> **OBJECTIVE**
Every line must be returned precisely as it is written.
☆ ☆ ☆ ☆ ☆
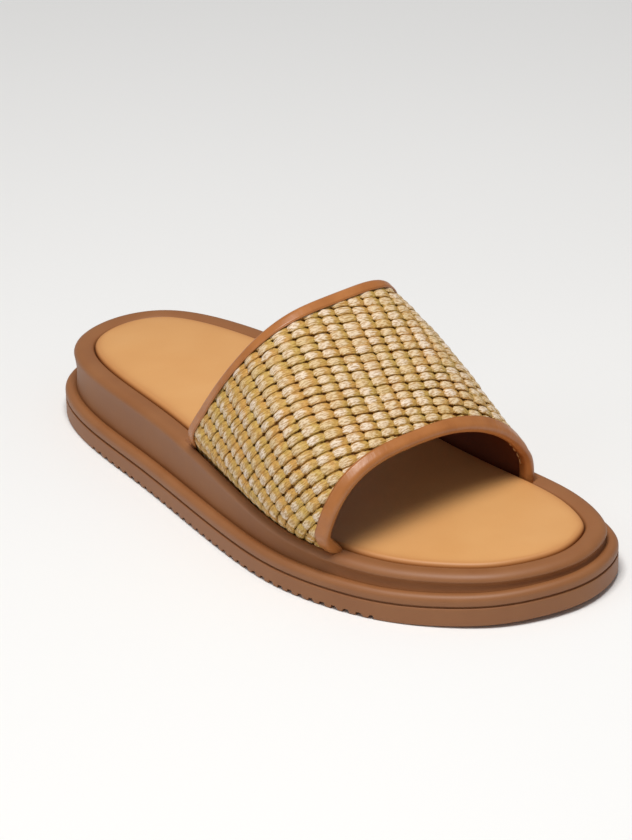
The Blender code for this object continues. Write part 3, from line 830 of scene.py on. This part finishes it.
def binding_leather():
    """Smooth cognac calf leather, folded and pressed: satin gloss, faint clouding and fine cross grain."""
    material, tree, shader = new_material("smooth_calf_leather")
    place = node(tree, "ShaderNodeTexCoord").outputs["Object"]
    strand = node(tree, "ShaderNodeUVMap", uv_map="strand").outputs["UV"]
    cloud = node(tree, "ShaderNodeTexNoise", {"Vector": place, "Scale": per_mm(9), "Detail": 4.0})
    stretched = node(tree, "ShaderNodeMapping", {"Vector": strand, "Scale": (0.55, 0.12, 1.0)})
    fold = node(tree, "ShaderNodeTexNoise", {"Vector": stretched.outputs["Vector"], "Scale": 1.0,
                                             "Detail": 3.0})
    pores = node(tree, "ShaderNodeTexVoronoi", {"Vector": place, "Scale": per_mm(0.5)})
    colour = node(tree, "ShaderNodeMix", {0: cloud.outputs["Fac"], 6: linear("965622"), 7: linear("C07D44")},
                  data_type="RGBA")
    fine = node(tree, "ShaderNodeBump", {"Height": pores.outputs["Distance"], "Strength": 0.12,
                                         "Distance": 0.00006})
    bump = node(tree, "ShaderNodeBump", {"Height": fold.outputs["Fac"], "Strength": 0.35, "Distance": 0.0006,
                                         "Normal": fine.outputs["Normal"]})
    tree.links.new(colour.outputs[2], shader.inputs["Base Color"])
    tree.links.new(bump.outputs["Normal"], shader.inputs["Normal"])
    shader.inputs["Roughness"].default_value = 0.36
    shader.inputs["Coat Weight"].default_value = 0.15
    shader.inputs["Coat Roughness"].default_value = 0.30
    return material


def lining_leather():
    """Brown pigskin lining inside, its browns darkened as painted shade for the inside of the strap, and the
    straw-coloured cloth that backs the weave on its other face.
    """
    material, tree, shader = new_material("pigskin_lining")
    place = node(tree, "ShaderNodeTexCoord").outputs["Object"]
    cloud = node(tree, "ShaderNodeTexNoise", {"Vector": place, "Scale": per_mm(14), "Detail": 4.0})
    pores = node(tree, "ShaderNodeTexVoronoi", {"Vector": place, "Scale": per_mm(0.9)})
    side = node(tree, "ShaderNodeAttribute", attribute_name="backing").outputs["Fac"]
    # Painted shade: these browns are darker than the leather itself, for the shade inside the strap.
    hide_with_painted_shade = node(tree, "ShaderNodeMix", {0: cloud.outputs["Fac"], 6: linear("62290C"), 7: linear("7C3C14")},
                data_type="RGBA")
    colour = node(tree, "ShaderNodeMix", {0: side, 6: hide_with_painted_shade.outputs[2], 7: linear("C08C44")},
                  data_type="RGBA")
    bump = node(tree, "ShaderNodeBump", {"Height": pores.outputs["Distance"], "Strength": 0.3,
                                         "Distance": 0.0001})
    tree.links.new(colour.outputs[2], shader.inputs["Base Color"])
    tree.links.new(bump.outputs["Normal"], shader.inputs["Normal"])
    shader.inputs["Roughness"].default_value = 0.62
    return material


def waxed_thread():
    """Waxed polyester thread: tan, slightly glossy, with a fine twist."""
    material, tree, shader = new_material("waxed_thread")
    place = node(tree, "ShaderNodeTexCoord").outputs["Object"]
    twist = node(tree, "ShaderNodeTexNoise", {"Vector": place, "Scale": per_mm(0.6)})
    colour = node(tree, "ShaderNodeMix", {0: twist.outputs["Fac"], 6: linear("B98B58"), 7: linear("DDB787")},
                  data_type="RGBA")
    tree.links.new(colour.outputs[2], shader.inputs["Base Color"])
    shader.inputs["Roughness"].default_value = 0.5
    return material


def painted_floor():
    """Matt white studio floor."""
    material, tree, shader = new_material("matt_studio_floor")
    place = node(tree, "ShaderNodeTexCoord").outputs["Object"]
    cloud = node(tree, "ShaderNodeTexNoise", {"Vector": place, "Scale": 2.0})
    colour = node(tree, "ShaderNodeMix", {0: cloud.outputs["Fac"], 6: linear("EDEDEC"), 7: linear("F4F4F3")},
                  data_type="RGBA")
    tree.links.new(colour.outputs[2], shader.inputs["Base Color"])
    shader.inputs["Roughness"].default_value = 0.9
    return material


def make_floor():
    """Level floor under the shoe."""
    mesh = bpy.data.meshes.new("studio_floor")
    corners = [(x * FLOOR_HALF, y * FLOOR_HALF, 0.0) for x, y in ((-1, -1), (1, -1), (1, 1), (-1, 1))]
    mesh.from_pydata(corners, [], [(0, 1, 2, 3)])
    mesh.materials.append(painted_floor())
    floor = bpy.data.objects.new("studio_floor", mesh)
    bpy.context.scene.collection.objects.link(floor)


def make_studio():
    """Pale surroundings, a floor and soft lamps, one overhead and one at the lateral side."""
    scene = bpy.context.scene
    world = bpy.data.worlds.new("studio")
    world.use_nodes = True
    background = world.node_tree.nodes["Background"]
    background.inputs["Color"].default_value = WORLD_COLOUR
    background.inputs["Strength"].default_value = WORLD_STRENGTH
    scene.world = world
    scene.view_settings.view_transform = "Standard"
    for name, place, side, power in LAMPS:
        light = bpy.data.lights.new(name, "AREA")
        light.size = side
        light.energy = power
        light.color = LAMP_COLOUR
        lamp = bpy.data.objects.new(name, light)
        lamp.location = place
        lamp.rotation_euler = (CAMERA_TARGET - Vector(place)).to_track_quat("-Z", "Y").to_euler()
        scene.collection.objects.link(lamp)
    make_floor()


def make_camera():
    """Camera at the photograph's place, turned to the shoe and rolled so that the picture's own level
    direction at the shoe stays level."""
    forward = (CAMERA_TARGET - CAMERA_PLACE).normalized()
    right = (CAMERA_RIGHT - CAMERA_RIGHT.dot(forward) * forward).normalized()
    up = right.cross(forward)
    data = bpy.data.cameras.new("camera")
    data.lens = CAMERA_LENS
    camera = bpy.data.objects.new("camera", data)
    turn = Matrix((right, up, -forward)).transposed().to_4x4()
    camera.matrix_world = Matrix.Translation(CAMERA_PLACE) @ turn
    bpy.context.scene.collection.objects.link(camera)
    bpy.context.scene.camera = camera


make_camera()
make_studio()
eva = moulded_eva()
straw = raffia()
calf = binding_leather()
make_outsole(eva)
make_midsole(eva)
make_insole(insole_leather())
make_lining(lining_leather())
make_strands(straw)
make_cords(straw)
make_binding("front_edge_binding", "front_binding", True, FRONT_CREASES, calf)
make_binding("rear_edge_binding", "rear_binding", False, REAR_CREASES, calf)
make_stitches(waxed_thread())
☆ ☆ ☆ ☆ ☆
> **THE SOLUTION**
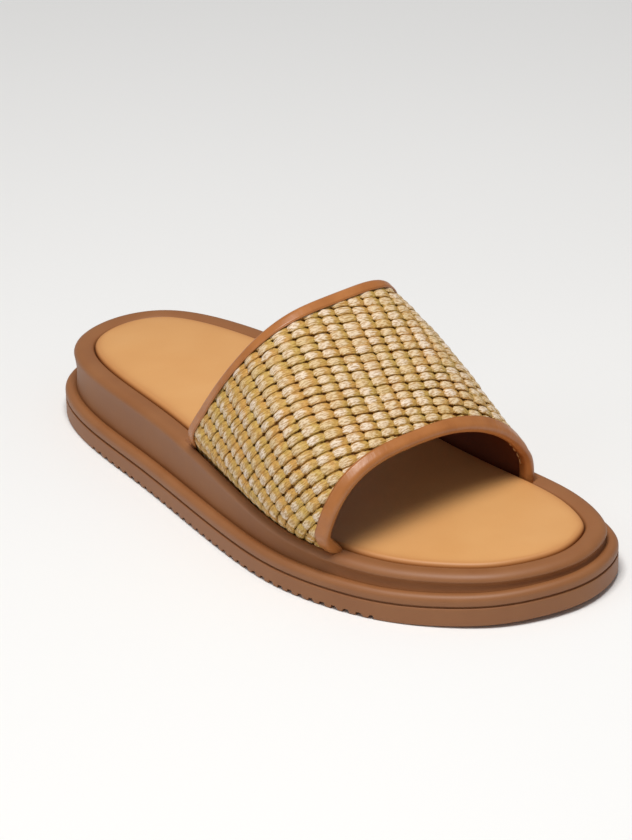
The Blender code for this object continues. Write part 3, from line 830 of scene.py on. This part finishes it.
def binding_leather():
    """Smooth cognac calf leather, folded and pressed: satin gloss, faint clouding and fine cross grain."""
    material, tree, shader = new_material("smooth_calf_leather")
    place = node(tree, "ShaderNodeTexCoord").outputs["Object"]
    strand = node(tree, "ShaderNodeUVMap", uv_map="strand").outputs["UV"]
    cloud = node(tree, "ShaderNodeTexNoise", {"Vector": place, "Scale": per_mm(9), "Detail": 4.0})
    stretched = node(tree, "ShaderNodeMapping", {"Vector": strand, "Scale": (0.55, 0.12, 1.0)})
    fold = node(tree, "ShaderNodeTexNoise", {"Vector": stretched.outputs["Vector"], "Scale": 1.0,
                                             "Detail": 3.0})
    pores = node(tree, "ShaderNodeTexVoronoi", {"Vector": place, "Scale": per_mm(0.5)})
    colour = node(tree, "ShaderNodeMix", {0: cloud.outputs["Fac"], 6: linear("965622"), 7: linear("C07D44")},
                  data_type="RGBA")
    fine = node(tree, "ShaderNodeBump", {"Height": pores.outputs["Distance"], "Strength": 0.12,
                                         "Distance": 0.00006})
    bump = node(tree, "ShaderNodeBump", {"Height": fold.outputs["Fac"], "Strength": 0.35, "Distance": 0.0006,
                                         "Normal": fine.outputs["Normal"]})
    tree.links.new(colour.outputs[2], shader.inputs["Base Color"])
    tree.links.new(bump.outputs["Normal"], shader.inputs["Normal"])
    shader.inputs["Roughness"].default_value = 0.36
    shader.inputs["Coat Weight"].default_value = 0.15
    shader.inputs["Coat Roughness"].default_value = 0.30
    return material


def lining_leather():
    """Brown pigskin lining inside, its browns darkened as painted shade for the inside of the strap, and the
    straw-coloured cloth that backs the weave on its other face.
    """
    material, tree, shader = new_material("pigskin_lining")
    place = node(tree, "ShaderNodeTexCoord").outputs["Object"]
    cloud = node(tree, "ShaderNodeTexNoise", {"Vector": place, "Scale": per_mm(14), "Detail": 4.0})
    pores = node(tree, "ShaderNodeTexVoronoi", {"Vector": place, "Scale": per_mm(0.9)})
    side = node(tree, "ShaderNodeAttribute", attribute_name="backing").outputs["Fac"]
    # Painted shade: these browns are darker than the leather itself, for the shade inside the strap.
    hide_with_painted_shade = node(tree, "ShaderNodeMix", {0: cloud.outputs["Fac"], 6: linear("62290C"), 7: linear("7C3C14")},
                data_type="RGBA")
    colour = node(tree, "ShaderNodeMix", {0: side, 6: hide_with_painted_shade.outputs[2], 7: linear("C08C44")},
                  data_type="RGBA")
    bump = node(tree, "ShaderNodeBump", {"Height": pores.outputs["Distance"], "Strength": 0.3,
                                         "Distance": 0.0001})
    tree.links.new(colour.outputs[2], shader.inputs["Base Color"])
    tree.links.new(bump.outputs["Normal"], shader.inputs["Normal"])
    shader.inputs["Roughness"].default_value = 0.62
    return material


def waxed_thread():
    """Waxed polyester thread: tan, slightly glossy, with a fine twist."""
    material, tree, shader = new_material("waxed_thread")
    place = node(tree, "ShaderNodeTexCoord").outputs["Object"]
    twist = node(tree, "ShaderNodeTexNoise", {"Vector": place, "Scale": per_mm(0.6)})
    colour = node(tree, "ShaderNodeMix", {0: twist.outputs["Fac"], 6: linear("B98B58"), 7: linear("DDB787")},
                  data_type="RGBA")
    tree.links.new(colour.outputs[2], shader.inputs["Base Color"])
    shader.inputs["Roughness"].default_value = 0.5
    return material


def painted_floor():
    """Matt white studio floor."""
    material, tree, shader = new_material("matt_studio_floor")
    place = node(tree, "ShaderNodeTexCoord").outputs["Object"]
    cloud = node(tree, "ShaderNodeTexNoise", {"Vector": place, "Scale": 2.0})
    colour = node(tree, "ShaderNodeMix", {0: cloud.outputs["Fac"], 6: linear("EDEDEC"), 7: linear("F4F4F3")},
                  data_type="RGBA")
    tree.links.new(colour.outputs[2], shader.inputs["Base Color"])
    shader.inputs["Roughness"].default_value = 0.9
    return material


def make_floor():
    """Level floor under the shoe."""
    mesh = bpy.data.meshes.new("studio_floor")
    corners = [(x * FLOOR_HALF, y * FLOOR_HALF, 0.0) for x, y in ((-1, -1), (1, -1), (1, 1), (-1, 1))]
    mesh.from_pydata(corners, [], [(0, 1, 2, 3)])
    mesh.materials.append(painted_floor())
    floor = bpy.data.objects.new("studio_floor", mesh)
    bpy.context.scene.collection.objects.link(floor)


def make_studio():
    """Pale surroundings, a floor and soft lamps, one overhead and one at the lateral side."""
    scene = bpy.context.scene
    world = bpy.data.worlds.new("studio")
    world.use_nodes = True
    background = world.node_tree.nodes["Background"]
    background.inputs["Color"].default_value = WORLD_COLOUR
    background.inputs["Strength"].default_value = WORLD_STRENGTH
    scene.world = world
    scene.view_settings.view_transform = "Standard"
    for name, place, side, power in LAMPS:
        light = bpy.data.lights.new(name, "AREA")
        light.size = side
        light.energy = power
        light.color = LAMP_COLOUR
        lamp = bpy.data.objects.new(name, light)
        lamp.location = place
        lamp.rotation_euler = (CAMERA_TARGET - Vector(place)).to_track_quat("-Z", "Y").to_euler()
        scene.collection.objects.link(lamp)
    make_floor()


def make_camera():
    """Camera at the photograph's place, turned to the shoe and rolled so that the picture's own level
    direction at the shoe stays level."""
    forward = (CAMERA_TARGET - CAMERA_PLACE).normalized()
    right = (CAMERA_RIGHT - CAMERA_RIGHT.dot(forward) * forward).normalized()
    up = right.cross(forward)
    data = bpy.data.cameras.new("camera")
    data.lens = CAMERA_LENS
    camera = bpy.data.objects.new("camera", data)
    turn = Matrix((right, up, -forward)).transposed().to_4x4()
    camera.matrix_world = Matrix.Translation(CAMERA_PLACE) @ turn
    bpy.context.scene.collection.objects.link(camera)
    bpy.context.scene.camera = camera


make_camera()
make_studio()
eva = moulded_eva()
straw = raffia()
calf = binding_leather()
make_outsole(eva)
make_midsole(eva)
make_insole(insole_leather())
make_lining(lining_leather())
make_strands(straw)
make_cords(straw)
make_binding("front_edge_binding", "front_binding", True, FRONT_CREASES, calf)
make_binding("rear_edge_binding", "rear_binding", False, REAR_CREASES, calf)
make_stitches(waxed_thread())